10 U.S. v. Ng Lap Seng, No. 18-1725-CR, 2019 WL 3755676, at *1 (2d Cir. Aug. 9, 2019).

11 See, e.g., McDonnell v. U.S., 136 S. Ct. 2355 (2016).

12 15 U.S.C. §§ 78dd-2(g)(2)(A), 78dd-3(e)(2)(A), 78ff(c)(2)(A); 18 U.S.C. § 3571(b)(3), (e).

13 See U.S. Dep’t of Justice Press Release discussing the creation of the “International Corporate Anti-Bribery initiative, or ICAB”, Acting Assistant Attorney General Nicole M. Argentieri Delivers Keynote Address at the 40th International Conference on the Foreign Corrupt Practices Act, U.S. DEP’T OF JUSTICE, (Nov. 29, 2023), https://www.justice.gov/opa/speech/acting-assistant-attorney-general-nicole-m-argentieri-delivers-keynote-address-40th.

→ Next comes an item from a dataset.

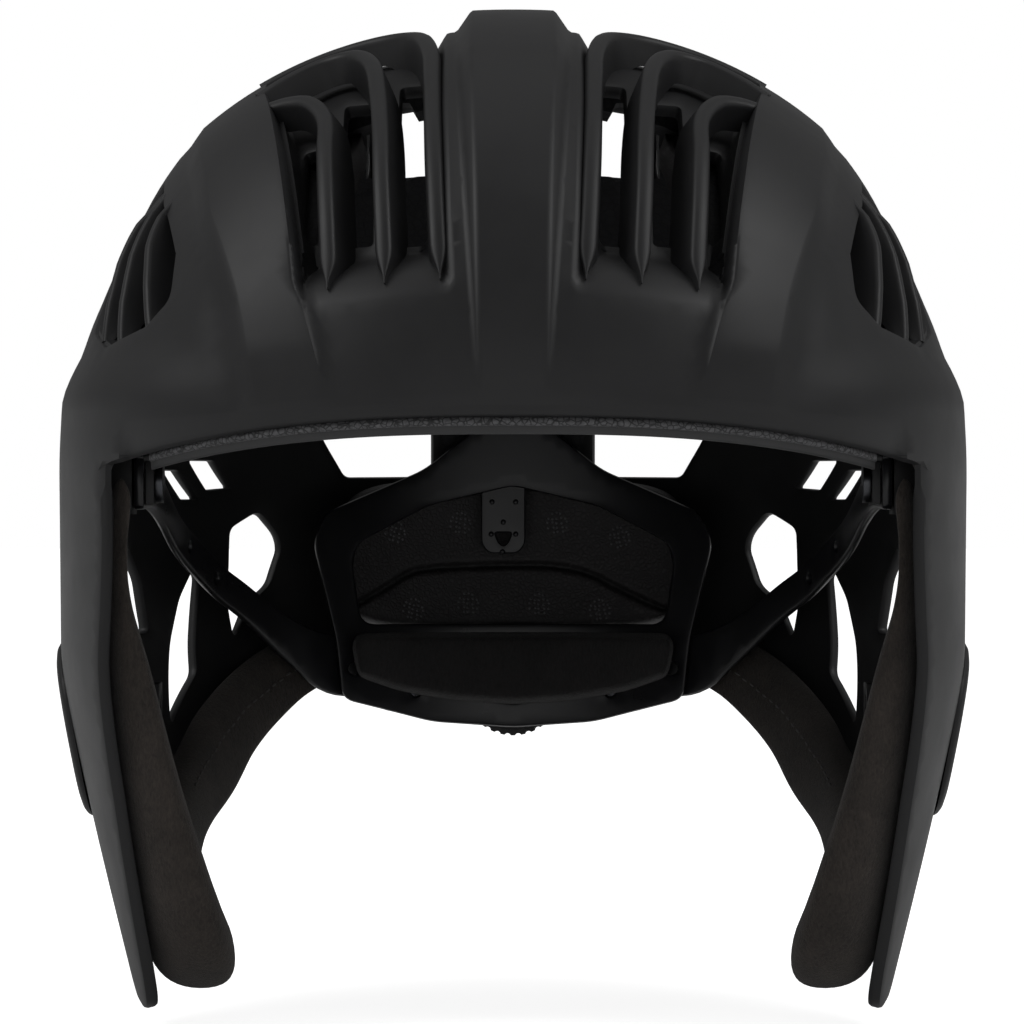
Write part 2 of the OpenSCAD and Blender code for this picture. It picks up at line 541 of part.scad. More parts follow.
// Height plate: it hangs from the yoke's apex and carries a row of studs
plate_y = yoke_back;
plate_t = 1.8;
module height_plate() color("#1f1f21") {
    difference() {
        along_y(plate_y + 0.05, plate_y + plate_t) polygon(mirror_2d([[8, 64], [9, 42], [4, 33]]));
        along_y(plate_y - 1, plate_y + 3) polygon([[-2, 37], [2, 37], [0, 34.4]]);
    }
    for (p = [[-4, 47], [4, 47], [0, 43.5], [-3.6, 40], [3.6, 40]])
        translate([p.x, plate_y + 0.5, p.y]) rotate([90, 0, 0]) cylinder(d = 3, h = 1.6, $fn = 24);
}

// Dial housing on the yoke: a band to each side of a shallow bowl for the spool
housing_in = yoke_r + arm_t + seat_gap;
housing_t = 3.6;
housing_half = 31.5;
bowl_d = drum_d + 4.4;
bowl_floor = 1.7;
bowl_rear = yoke_y + housing_in + 7;
module dial_housing() color("#1d1d1f") difference() {
    union() {
        intersection() {
            yoke_band(housing_in, housing_in + housing_t);
            along_y(60, 130) polygon(mirror_2d([[housing_half, 7], [housing_half, -5.5], [18, -8.5], [0, -9.6]]));
        }
        translate([0, bowl_rear, dial_z]) rotate([90, 0, 0]) cylinder(d = bowl_d + 3, h = 6, $fn = 64);
    }
    translate([0, bowl_rear + 1, dial_z]) rotate([90, 0, 0]) cylinder(d = bowl_d, h = 8 - bowl_floor, $fn = 64);
    translate([0, bowl_rear + 1, dial_z]) rotate([90, 0, 0]) cylinder(d = spindle_d + 2 * run_gap, h = 12, $fn = 32);
    for (s = [-1, 1]) radial(s * screw_a, screw_z, 60, 95) circle(d = screw_d + 0.2, $fn = 24);
}
module housing_screws() color("#8c8c8e") for (s = [-1, 1]) {
    radial(s * screw_a, screw_z, yoke_r + 0.4, housing_in + housing_t + 1) circle(d = screw_d, $fn = 24);
    radial(s * screw_a, screw_z, housing_in + housing_t + 0.1, housing_in + housing_t + 1.4) circle(d = 4.4, $fn = 32);
}
occipital_at = [0, 3.4];
occipital_half = [40.5, 8.2];
occipital_bow = 3.2;
occipital_t = 6;
module occipital_pad() color("#242222")
    cushion(occipital_at, occipital_half, function(x, z, d) [x, yoke_y + sqrt(pow(yoke_r - d, 2) - x * x), z],
            seat_gap, occipital_t, 40, 0.5, occipital_bow, true);

// Ratchet ring on the bowl's rim, toothed inside for the dial's pawls
ring_d = bowl_d + 3;
ring_t = 1.8;
tooth_n = 24;
module ratchet_ring() color("#39393b") translate([0, bowl_rear + ring_t, dial_z]) rotate([90, 0, 0]) linear_extrude(ring_t)
    difference() {
        circle(d = ring_d, $fn = 64);
        polygon([for (i = [0:tooth_n - 1]) each [
            (ring_d / 2 - 2.6) * [cos(360 * i / tooth_n), sin(360 * i / tooth_n)],
            (ring_d / 2 - 1.4) * [cos(360 * (i + 0.15) / tooth_n), sin(360 * (i + 0.15) / tooth_n)]]]);
    }

// Spool that winds the lace: a drum between two flanges, with three slots for the dial's dogs
spool_front = bowl_rear + 1 - (8 - bowl_floor) + 0.2;
spool_rear = bowl_rear - 0.3;
flange_t = 0.9;
dog_r = 4.6;
dog_d = 2.2;
dog_gap = 0.2;
module spool() color("#4a4a4c") translate([0, spool_rear, dial_z]) rotate([90, 0, 0]) difference() {
    union() {
        cylinder(d = drum_d, h = spool_rear - spool_front, $fn = 64);
        cylinder(d = drum_d + 3.4, h = flange_t, $fn = 64);
        translate([0, 0, spool_rear - spool_front - flange_t]) cylinder(d = drum_d + 3.4, h = flange_t, $fn = 64);
    }
    translate([0, 0, -1]) cylinder(d = spindle_d + 2 * run_gap, h = 12, $fn = 32);
    for (a = [90, 210, 330]) rotate([0, 0, a]) translate([dog_r, 0, -1]) cylinder(d = dog_d + 2 * dog_gap, h = 3.6, $fn = 24);
}

// Spindle: a pin from the bowl's floor through the spool and the dial, headed at both ends
dial_front = bowl_rear + ring_t + 0.3;
hub_front = spool_rear + 0.3;
cap_recess = 2 + release_travel;
spindle_end = dial_front + dial_t - 0.6;
module spool_spindle() color("#8c8c8e") {
    translate([0, spindle_end, dial_z]) rotate([90, 0, 0]) cylinder(d = spindle_d, h = spindle_end - housing_floor + 0.2, $fn = 32);
    translate([0, housing_floor - 0.1, dial_z]) rotate([90, 0, 0]) cylinder(d = spindle_head, h = 1.5, $fn = 48);
    translate([0, spindle_end, dial_z]) rotate([90, 0, 0]) cylinder(d = 6.4, h = 1.2, $fn = 48);
}
housing_floor = yoke_y + housing_in;

// Dial: a knurled cap with a bored hub, a recess for the spindle's end and three dogs
knurl_n = 30;
module dial_knob() color("#161617") translate([0, dial_front + dial_t, dial_z]) rotate([90, 0, 0]) difference() {
    union() {
        linear_extrude(dial_t - 1.2) dial_outline();
        cylinder(d = dial_d - 2.4, h = dial_t, $fn = 64);
        cylinder(d = 12.4, h = dial_t + dial_front - hub_front, $fn = 48);
        for (a = [90, 210, 330]) rotate([0, 0, a]) translate([dog_r, 0, 1])
            cylinder(d = dog_d, h = dial_t - 1 + dial_front - hub_front + 1.9, $fn = 24);
    }
    translate([0, 0, -1]) cylinder(d = spindle_d + 2 * run_gap, h = 30, $fn = 32);
    translate([0, 0, -1]) cylinder(d = 7.2, h = 1 + cap_recess, $fn = 48);
    difference() {
        translate([0, 0, 2.4]) cylinder(d = dial_d - 5.2, h = dial_t, $fn = 64);
        cylinder(d = 12.4, h = 30, $fn = 48);
    }
}
module dial_outline() difference() {
    circle(d = dial_d, $fn = 96);
    for (i = [0:knurl_n - 1]) rotate(360 * i / knurl_n) translate([dial_d / 2 + 0.35, 0]) circle(d = 1.7, $fn = 16);
}

outer_shell();
brim_trim();
foam_liner();
brow_pad();
crown_pads();
nape_pad();
ear_pad_left();
ear_pad_right();
ear_cover_left();
ear_cover_right();
strap_anchors_left();
strap_anchors_right();
temple_anchor_left();
temple_anchor_right();
temple_screws();
temple_slider_left();
temple_slider_right();
fit_arm_left();
fit_arm_right();
arm_rivets();
yoke_frame();
height_plate();
dial_housing();
housing_screws();
occipital_pad();
ratchet_ring();
spool();
spool_spindle();
dial_knob();
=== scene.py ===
import json
import math
import bpy
import bmesh
import numpy as np
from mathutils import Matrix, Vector, kdtree
from mathutils.bvhtree import BVHTree
from mathutils.geometry import delaunay_2d_cdt


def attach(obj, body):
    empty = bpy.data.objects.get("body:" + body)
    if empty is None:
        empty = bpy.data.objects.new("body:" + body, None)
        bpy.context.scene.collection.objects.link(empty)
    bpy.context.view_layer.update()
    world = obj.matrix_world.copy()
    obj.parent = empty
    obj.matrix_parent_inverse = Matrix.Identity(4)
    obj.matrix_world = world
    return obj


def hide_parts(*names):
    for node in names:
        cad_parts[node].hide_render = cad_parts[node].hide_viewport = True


with open("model.json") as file:
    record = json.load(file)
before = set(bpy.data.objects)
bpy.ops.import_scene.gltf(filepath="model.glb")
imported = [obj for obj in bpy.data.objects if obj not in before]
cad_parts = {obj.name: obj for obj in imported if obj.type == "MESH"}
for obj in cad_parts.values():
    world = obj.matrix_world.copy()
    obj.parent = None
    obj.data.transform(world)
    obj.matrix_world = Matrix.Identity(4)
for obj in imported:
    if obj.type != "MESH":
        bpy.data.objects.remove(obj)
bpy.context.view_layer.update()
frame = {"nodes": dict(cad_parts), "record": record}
scene = bpy.context.scene
nodes = frame["nodes"]
mm = 0.001
bodyOf = {node: body for body, members in frame["record"]["behaviour"]["bodies"].items() for node in members}
sides = ((-1, "left"), (1, "right"))
print("frame loaded")

# The helmet's form, in mm: a rounded box on its side walls and a dome over the level line
form = {"power": 2.2, "halfWidth": 102, "front": 118, "rear": 122, "level": 50, "crown": 103, "wall": 3.0}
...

14 See, e.g. U.S. Dep’t of Treasury Press Release, Treasury Sanctions Over 40 Individuals and Entities Across Nine Countries Connected to Corruption and Human Rights Abuse, U.S. DEP’T OF THE TREASURY, (Dec. 9, 2022), https://home.treasury.gov/news/press-releases/jy1155; U.S. Dep’t of Treasury Press Release, Treasury Targets Transnational Corruption, U.S. DEP’T OF THE TREASURY, (Dec. 11, 2023), https://home.treasury.gov/news/press-releases/jy1973.

DISCLAIMER: Because of the generality of this update, the information provided herein may not be applicable in all situations and should not be acted upon without specific legal advice based on particular situations.